A duvidosa previdência complementar pública

Bem atual a discussão sobre a viabilidade da previdência complementar pública, quando o município de Porto Alegre aprova o PLCE 07/18, instituindo tal regime para os servidores públicos municipais.

Numa análise simplista verifica-se que o sistema previdenciário se baseia num aporte de contribuições, que visam a prevenir o infortúnio e a segurança financeira do futuro. Para isso, os valores descontados dos contribuintes devem formar um fundo, que será administrado para garantir o pagamento dos benefícios no futuro. Trata-se do chamado sistema de capitalização. Sem ter em caixa um dinheiro arrecadado e bem investido, não haverá como pagar benefícios futuros, obviamente.

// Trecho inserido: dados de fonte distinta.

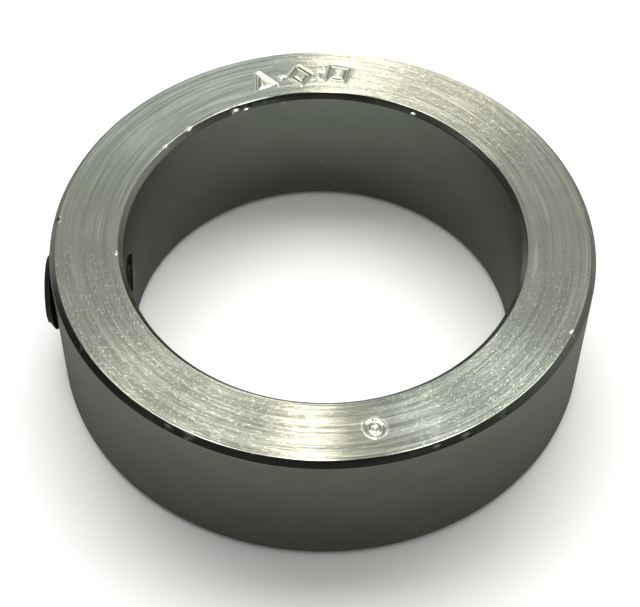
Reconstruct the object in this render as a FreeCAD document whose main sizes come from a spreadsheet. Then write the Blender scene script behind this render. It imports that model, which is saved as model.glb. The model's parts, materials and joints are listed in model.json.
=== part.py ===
import FreeCAD, Part
import Sketcher
import os

# One-piece shaft collar with a socket set screw, in millimetres.
# The origin is the centre of the bore at mid-width. The bore runs along Z. The set screw's hole runs out
# along -X at mid-width, so its axis meets the bore's axis at the origin.

SIZES = {
    # the turned ring
    "outer_diameter": 82.55,
    "bore_diameter": 60.35,
    "collar_width": 23.8125,
    "outer_chamfer": 0.9,
    "bore_chamfer": 0.85,
    # the radial hole: plain, with room round the outside of the screw's thread
    "hole_allowance": 0.10,
    "hole_countersink": 0.5,
    # the set screw and its 1/2-13 thread
    "thread_pitch": 25.4 / 13,
    "thread_diameter": 12.7,
    "tooth_height": 0.54127 * 25.4 / 13,
    "screw_allowance": 0.05,
    "screw_length": 12.5,
    "tip_gap": 0.03,
    "end_chamfer": 1.1,
    "point_chamfer": 1.6,
    "point_diameter": 7.3,
    "cup_diameter": 6.8,
    "cup_depth": 1.6,
    "socket_flats": 6.35,
    "socket_depth": 5.6,
    "socket_chamfer": 0.35,
    "drill_cone": 1.3,
}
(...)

O sistema de seguridade do poder público está quase falido exatamente porque jamais as contribuições descontadas dos servidores foram aplicadas em fundo adequado para constituir a base de retorno aos contribuintes. Como funciona atualmente o sistema? O governo federal paga, por exemplo, uma quantia de R$10.000,00 ao servidor e desconta 11% sobre o total quitado. Então, do valor bruto já é descontada a quantia de R$ 1.100,00. Depois, incidem os demais descontos como o imposto de renda na fonte. Mas onde fica a importância descontada de R$1.100,00? Na verdade, é um valor que apenas deixa de sair do caixa único administrado pela Fazenda, servindo a omissão de recolhimento a fundo respectivo para compensar o custeio da máquina pública, como remuneração dos servidores, saúde, educação, etc. Não há fundo algum para garantir nada.

Quando o governo paga R$ 10.000,00 a um servidor na realidade está sabendo que gastará apenas o líquido depositado, isto é, o resultado do desconto de seguridade e imposto de renda. Quem ganha R$ 10.000,00 recebe líquido pouco mais de R$ 7.000,00. O resto fica no caixa único para suportar outras despesas, que nada têm a ver com a garantia da seguridade.

Como poderá funcionar um sistema previdenciário dessa maneira administrado? Obviamente, fadado ao fracasso.

A seguridade pública caracteriza um completo desvirtuamento do regime de capitalização. A contribuição paga pelo servidor não é aplicada para sua segurança futura, mas para cobrir rombos de orçamentos mal geridos e de uma administração pouco competente em todos os níveis de poder da federação. Corrupção, obras inacabadas, ineficiência da máquina estatal.

Não adianta sustentar que no projeto de previdência complementar municipal em referência as coisas são diferentes. Existe um conselho para administrar tal programa previdenciário. Mas quem garante que o governo recolherá a contribuição extra descontada dos servidores se nem consegue pagar em dia os vencimentos ou os fornecedores?

Décadas após o pagamento de tal previdência complementar o que poderão encontrar os contribuintes: falta de dinheiro para pagar aposentadorias e pensões? Mudança de condições para perceber benefícios? Diminuição de valores ou percentuais dos benefícios?

A previdência privada é fiscalizada pela administração pública e pode sofrer intervenção se deixar de administrar os fundos de modo a dilapidar seu patrimônio e sacrificar os contribuintes no futuro. Todavia, quem fiscaliza a previdência complementar mantida pela administração pública?